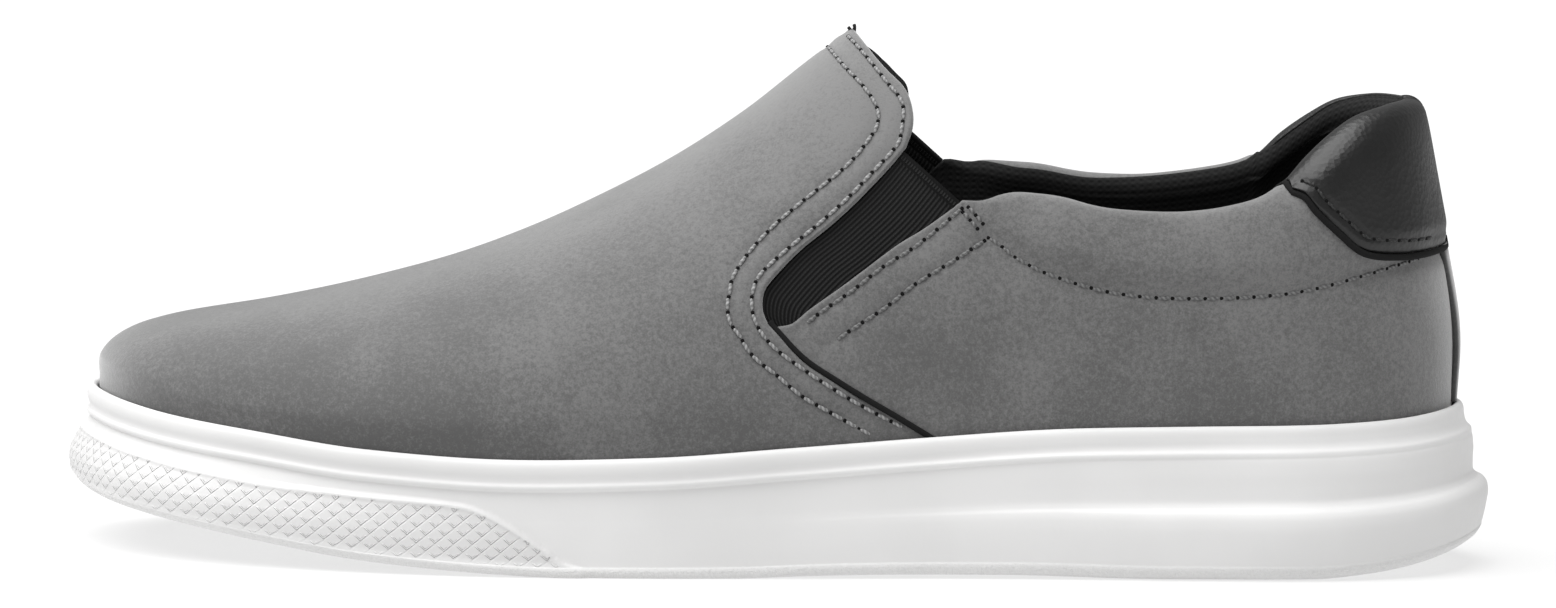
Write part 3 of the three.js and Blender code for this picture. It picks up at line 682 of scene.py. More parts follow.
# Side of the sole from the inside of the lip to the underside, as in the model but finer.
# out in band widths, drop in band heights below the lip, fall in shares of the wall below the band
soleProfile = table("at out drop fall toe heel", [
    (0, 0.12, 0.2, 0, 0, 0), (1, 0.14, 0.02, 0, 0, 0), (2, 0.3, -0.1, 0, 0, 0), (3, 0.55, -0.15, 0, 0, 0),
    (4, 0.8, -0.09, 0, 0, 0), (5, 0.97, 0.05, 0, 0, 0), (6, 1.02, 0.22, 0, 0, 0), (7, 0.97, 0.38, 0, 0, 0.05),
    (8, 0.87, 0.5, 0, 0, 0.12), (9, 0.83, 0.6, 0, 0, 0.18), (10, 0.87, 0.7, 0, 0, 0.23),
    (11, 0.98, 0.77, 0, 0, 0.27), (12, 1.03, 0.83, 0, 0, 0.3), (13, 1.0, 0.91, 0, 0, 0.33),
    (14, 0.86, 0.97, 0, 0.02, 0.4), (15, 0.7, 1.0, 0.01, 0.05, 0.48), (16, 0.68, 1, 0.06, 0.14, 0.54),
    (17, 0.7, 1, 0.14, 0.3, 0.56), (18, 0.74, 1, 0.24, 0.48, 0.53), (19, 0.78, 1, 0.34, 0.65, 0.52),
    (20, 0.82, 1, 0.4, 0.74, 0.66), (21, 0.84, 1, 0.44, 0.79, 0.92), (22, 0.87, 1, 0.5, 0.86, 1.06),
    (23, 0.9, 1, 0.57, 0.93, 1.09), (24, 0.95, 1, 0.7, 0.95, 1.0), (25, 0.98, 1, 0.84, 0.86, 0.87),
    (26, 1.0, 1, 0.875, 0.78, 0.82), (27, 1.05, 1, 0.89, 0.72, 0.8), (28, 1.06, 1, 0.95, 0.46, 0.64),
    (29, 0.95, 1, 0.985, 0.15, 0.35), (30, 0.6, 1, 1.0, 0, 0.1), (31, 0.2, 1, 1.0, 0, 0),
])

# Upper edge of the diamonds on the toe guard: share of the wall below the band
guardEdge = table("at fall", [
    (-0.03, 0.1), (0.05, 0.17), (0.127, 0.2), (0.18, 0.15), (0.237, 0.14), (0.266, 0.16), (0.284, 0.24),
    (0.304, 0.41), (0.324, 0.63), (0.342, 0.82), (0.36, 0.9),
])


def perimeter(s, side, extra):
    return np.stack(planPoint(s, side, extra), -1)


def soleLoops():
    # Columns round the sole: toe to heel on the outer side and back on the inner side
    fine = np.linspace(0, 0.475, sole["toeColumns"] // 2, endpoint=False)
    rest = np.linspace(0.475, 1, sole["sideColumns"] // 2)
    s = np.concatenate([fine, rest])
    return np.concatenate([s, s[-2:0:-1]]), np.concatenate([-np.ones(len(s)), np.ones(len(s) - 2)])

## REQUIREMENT
Extract the full listing and reproduce each line exactly.

## REPLY TO THE TASK
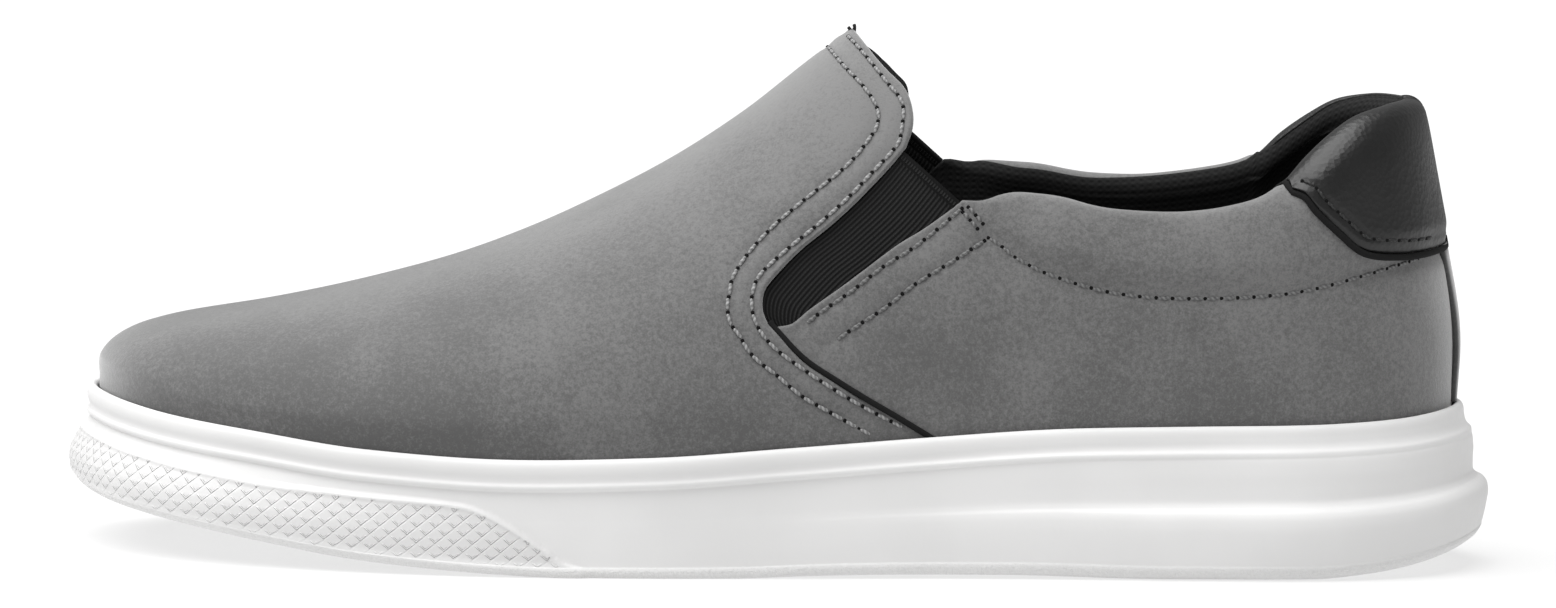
Write part 3 of the three.js and Blender code for this picture. It picks up at line 682 of scene.py. More parts follow.
# Side of the sole from the inside of the lip to the underside, as in the model but finer.
# out in band widths, drop in band heights below the lip, fall in shares of the wall below the band
soleProfile = table("at out drop fall toe heel", [
    (0, 0.12, 0.2, 0, 0, 0), (1, 0.14, 0.02, 0, 0, 0), (2, 0.3, -0.1, 0, 0, 0), (3, 0.55, -0.15, 0, 0, 0),
    (4, 0.8, -0.09, 0, 0, 0), (5, 0.97, 0.05, 0, 0, 0), (6, 1.02, 0.22, 0, 0, 0), (7, 0.97, 0.38, 0, 0, 0.05),
    (8, 0.87, 0.5, 0, 0, 0.12), (9, 0.83, 0.6, 0, 0, 0.18), (10, 0.87, 0.7, 0, 0, 0.23),
    (11, 0.98, 0.77, 0, 0, 0.27), (12, 1.03, 0.83, 0, 0, 0.3), (13, 1.0, 0.91, 0, 0, 0.33),
    (14, 0.86, 0.97, 0, 0.02, 0.4), (15, 0.7, 1.0, 0.01, 0.05, 0.48), (16, 0.68, 1, 0.06, 0.14, 0.54),
    (17, 0.7, 1, 0.14, 0.3, 0.56), (18, 0.74, 1, 0.24, 0.48, 0.53), (19, 0.78, 1, 0.34, 0.65, 0.52),
    (20, 0.82, 1, 0.4, 0.74, 0.66), (21, 0.84, 1, 0.44, 0.79, 0.92), (22, 0.87, 1, 0.5, 0.86, 1.06),
    (23, 0.9, 1, 0.57, 0.93, 1.09), (24, 0.95, 1, 0.7, 0.95, 1.0), (25, 0.98, 1, 0.84, 0.86, 0.87),
    (26, 1.0, 1, 0.875, 0.78, 0.82), (27, 1.05, 1, 0.89, 0.72, 0.8), (28, 1.06, 1, 0.95, 0.46, 0.64),
    (29, 0.95, 1, 0.985, 0.15, 0.35), (30, 0.6, 1, 1.0, 0, 0.1), (31, 0.2, 1, 1.0, 0, 0),
])

# Upper edge of the diamonds on the toe guard: share of the wall below the band
guardEdge = table("at fall", [
    (-0.03, 0.1), (0.05, 0.17), (0.127, 0.2), (0.18, 0.15), (0.237, 0.14), (0.266, 0.16), (0.284, 0.24),
    (0.304, 0.41), (0.324, 0.63), (0.342, 0.82), (0.36, 0.9),
])


def perimeter(s, side, extra):
    return np.stack(planPoint(s, side, extra), -1)


def soleLoops():
    # Columns round the sole: toe to heel on the outer side and back on the inner side
    fine = np.linspace(0, 0.475, sole["toeColumns"] // 2, endpoint=False)
    rest = np.linspace(0.475, 1, sole["sideColumns"] // 2)
    s = np.concatenate([fine, rest])
    return np.concatenate([s, s[-2:0:-1]]), np.concatenate([-np.ones(len(s)), np.ones(len(s) - 2)])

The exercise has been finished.